Jaloux, avide de puissance, le frère
d’Osiris prénommé Seth trame
l’assassinat du roi. Le fratricide
renvoie à ceux de Caïn contre Abel, de
Romulus contre Rémus et à combien
d’autres motivés par la course au pouvoir
et la préséance personnelle. Son
forfait accompli, le meurtrier cache le
corps d’Osiris et sa veuve n’aura de
cesse de le rechercher. Elle y parviendra,
mais Seth remettra la main sur le
cadavre, ayant soin cette fois de le découper
en menus morceaux afin qu’il
ne soit plus possible de le reconstituer
dans son intégrité. Macabre opération,
s’il en est. Isis réussira néanmoins non
seulement à récupérer les restes de son
époux, elle va encore le remembrer littéralement
des pieds à la tête. Elle le
restaure, pièce par pièce, sans oublier
le membre reproducteur puisqu’ils
donneront naissance à Horus, futur
pharaon et continuateur de leur règne
avisé. Le Musée du Caire expose un
bronze montrant Isis allaitant son fils,
scène préfigurant celle de la « Vierge à
l’enfant » si souvent représentée dès le
XIe siècle de notre ère.
Dans ce processus de remise en place
d’éléments éparpillés aux quatre vents
on peut voir une illustration de la devise
maçonnique consistant à « réunir
ce qui est épars », ou de l’atomisation
des Frères dans toutes les parties du globe et qu’il importe de rassembler sous un même idéal
et vers un objectif commun.
Reprendre force et vigueur
Ainsi va la légende, ainsi se déroule la saga héroïque du
couple royal avec les péripéties surnaturelles qui leur sont
associées au gré de l’imaginaire fertile des Anciens. On en
connaît désormais plusieurs versions, les unes et les autres
se complètent ou se contredisent suivant les interprétations
que l’on peut en faire.
Toujours est-il que la première quête d’Isis, partie à la recherche
de la dépouille d’Osiris, est couronnée de succès
car elle finit par la découvrir dans le tronc creux d’un vénérable
tamaris, acacia ou sycomore, selon les cas. Telle est
l’origine du Tronc de la Veuve. C’est précisément là, dans
l’espace exigu de cet « arbre de vie », qu’a lieu un miracle
avant la lettre. Le défunt reprend force et vigueur grâce aux
soins attentionnés de la femme providentielle. De substantielles
nourritures alliées au réconfort moral et certainement
à l’intervention favorable des dieux permettent au
malheureux de reprendre pied parmi les vivants. Le don
généreux sauve des situations au départ perdues.

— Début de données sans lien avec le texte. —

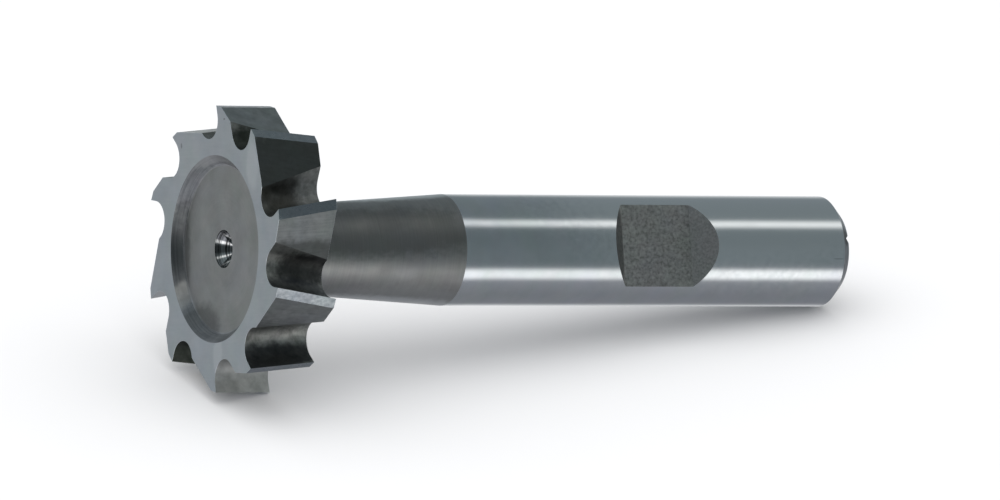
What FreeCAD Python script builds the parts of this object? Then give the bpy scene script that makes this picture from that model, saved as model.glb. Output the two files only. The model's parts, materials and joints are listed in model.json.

Le tronc de l’arbre de vie est devenu la
bourse des aumônes dans la loge
Le monde grec se dotera d’une mythologie semblable. La
tradition occidentale ne sera pas en reste et les exemples
abondent. L’un d’eux est la « Vierge du pilier » dans la
cathédrale de Chartres. Veuve en latin se dit vidua, soit le
vide, un emplacement vacant, une vacuité qui n’est pas un
néant mais un lieu où quelque chose manque, en attente
d’être occupé. Ainsi, par les vertus du folklore antique le Tronc de la Veuve est devenu à proprement parler la bourse
des aumônes dans la loge. Prête à être comblée. Pensonsy
lorsqu’elle passera à notre portée sur les colonnes. « La
nature a horreur du vide », affirmait Descartes en 1644 dans
Principia philosophia.
Passage d’une légende à une autre
Dans son ouvrage Les Francs-Maçons enfants de la Veuve ( MdV
Editeur, 2012 ) Elvira Gemeinde souligne que la souveraine
d’Egypte « fait venir au jour et met en mouvement l’âme spirituelle
dans le corps des êtres. Elle donne aux initiés la conscience de
la vie et la vie en conscience. » On rencontre aussi l’expression
« dame de l’acacia ». Or, qui dit acacia dit Hiram, et de sa
légende a été extraite l’idée d’une descendance immaculée
en vigueur chez les maçons du monde entier. L’architecte
du Temple de Salomon était, nous dit-on, le fils d’une
veuve de la tribu de Naphtali comme le précise l’Ancien
Testament ( I Rois, VII:14 ). Il est cependant généralement
admis que la franc-maçonnerie dans son ensemble devint
veuve après la mort, tout aussi brutale que celle d’Osiris, du
biblique bâtisseur. Cela étant, maints auteurs spécialisés estiment
abusive la relation établie entre les légendes isiaque
et hiramique. Qu’à cela tienne, il s’agit en l’occurrence de
faire la part des éléments mythiques et de ceux relevant du
symbolisme. Il existe à travers l’espace et le temps quantité
de faits et gestes non avérés qui n’en ont pas moins une
signification et une valeur indiscutables sur le plan spirituel,
voire psychologique.
Nous retiendrons que dans de nombreuses représentations
peintes ou gravées le don désintéressé est d’essence féminine.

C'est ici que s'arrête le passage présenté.